Foi com um tipo muito direto e comunicativo de enredo que o diretor Michel Hazanavicius tornou-se mundialmente famoso, quando das vitórias no Oscar, por O artista, que arrebatou estatuetas de melhores filme, ator, direção, música e figurino. Em O formidável, que cutucou a
sacra imagem de Jean-Luc Godard, Hazanavicius elegeu certo arrojamento na narrativa, caso permitido pelo material do longa. Agora, ao adaptar, junto com o escritor Jean-Claude Grumberg, A mais preciosa das cargas para a telona, o diretor comanda um filme singular (em termos de desenho) e muito diferenciado (na carreira).
A animação — que trata de obstáculos, sem poesia forçada — obteve três indicações ao prêmio César, e ainda competiu nos festivais de Annecy (o maior de animação, no mundo) e Cannes, isso além de ter faturado o prêmio especial do júri de Mar del Plata (Argentina). Atores consagrados como Jean-Louis Trintignant (dos clássicos Um homem, uma mulher; Amor; Z e O conformista), Denis Podalydés e Dominique Blanc dão o tom da dublagem. Com intensa dramaticidade, Hazanavicius parte de trama que poderia assentar um conto infantil, mas, a bem da verdade, abriga uma dureza dos tempos pré-Holocausto e negacionismo. No enredo, a esposa de um lenhador enfrenta um marido embrutecido, tendo por apoio um desconhecido, gravemente ferido no curso da vida, e ainda um bebê de terceiros.

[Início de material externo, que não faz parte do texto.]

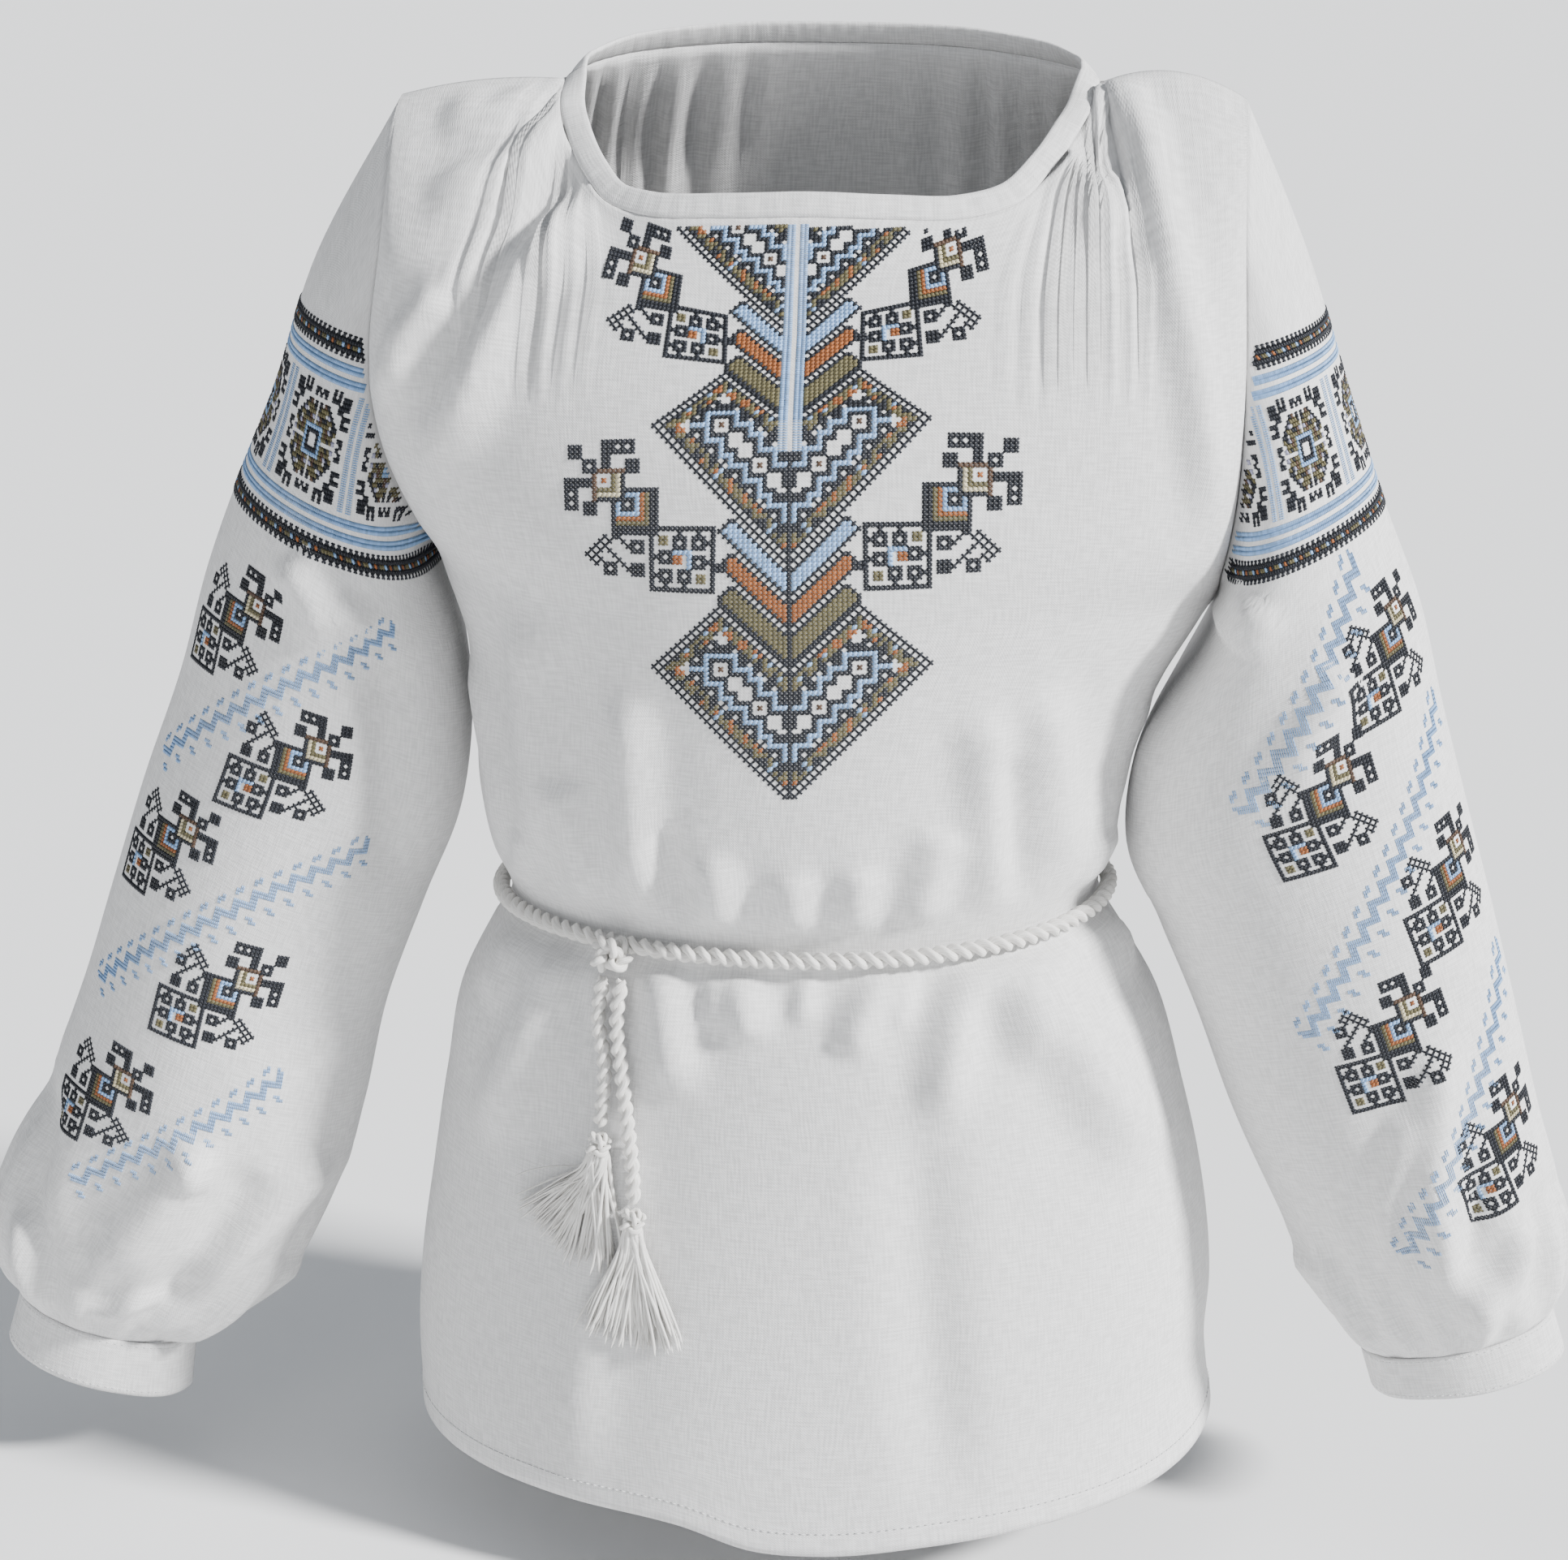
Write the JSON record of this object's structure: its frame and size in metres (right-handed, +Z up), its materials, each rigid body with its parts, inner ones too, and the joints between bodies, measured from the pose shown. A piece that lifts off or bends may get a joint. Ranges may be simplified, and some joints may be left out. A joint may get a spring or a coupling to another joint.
{
  "type": "embroidered folk blouse",
  "caption": "White long-sleeved folk blouse in its worn, hollow form, with cross-stitched chest and sleeves, a gathered neck and a tasselled rope belt.",
  "frame": {"origin": "middle of the neck, level with the shoulder tops, where the wearer's shoulders hold the blouse up", "axes": "+Z up, -Y the way the wearer faces, +X towards the wearer's left sleeve"},
  "size_m": [0.7459, 0.255, 0.6526],
  "materials": {
    "white_cloth": "matt plain-woven cotton and linen, cross-stitched in navy, light blue, rust and olive",
    "cotton_rope": "matt twisted cotton"
  },
  "bodies": {
    "root": {"front": "white_cloth", "back": "white_cloth", "sleeve_right": "white_cloth", "sleeve_left": "white_cloth", "cuff_right": "white_cloth", "cuff_left": "white_cloth", "neck_band": "white_cloth", "belt": "cotton_rope", "belt_knot": "cotton_rope", "rope_end_short": "cotton_rope", "rope_end_long": "cotton_rope", "tassel_short": "cotton_rope", "tassel_long": "cotton_rope"}
  },
  "joints": []
}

A falta de cuidado entre pessoas de mesma comunidade, a repulsiva perseguição a seres humanos e uma concepção visual alavancada por esboços do diretor (que revela inesperado talento nos traços) dão conta da densidade do longa que traz roteiro trabalhado por Jean-Claude Grumberg (hoje, aos 85 anos, e que foi colaborador de François Truffaut e Costa-Gavras). Responsável pela montagem (junto com Laurent Pelé-Piovani), Hazanavicius explora um excesso de fades que comportam intensidade, a cada retorno de imagem. Traços grossos, cores que vão do branco ao musgo, com muita intensidade de terracota e preto, e um conteúdo pertinente (com acirradas críticas ao uso da expressão "sem coração" para se identificar judeus) dão conta de equilibrar esperança, falta de hospitalidade e aconchego, tudo num mesmo longa.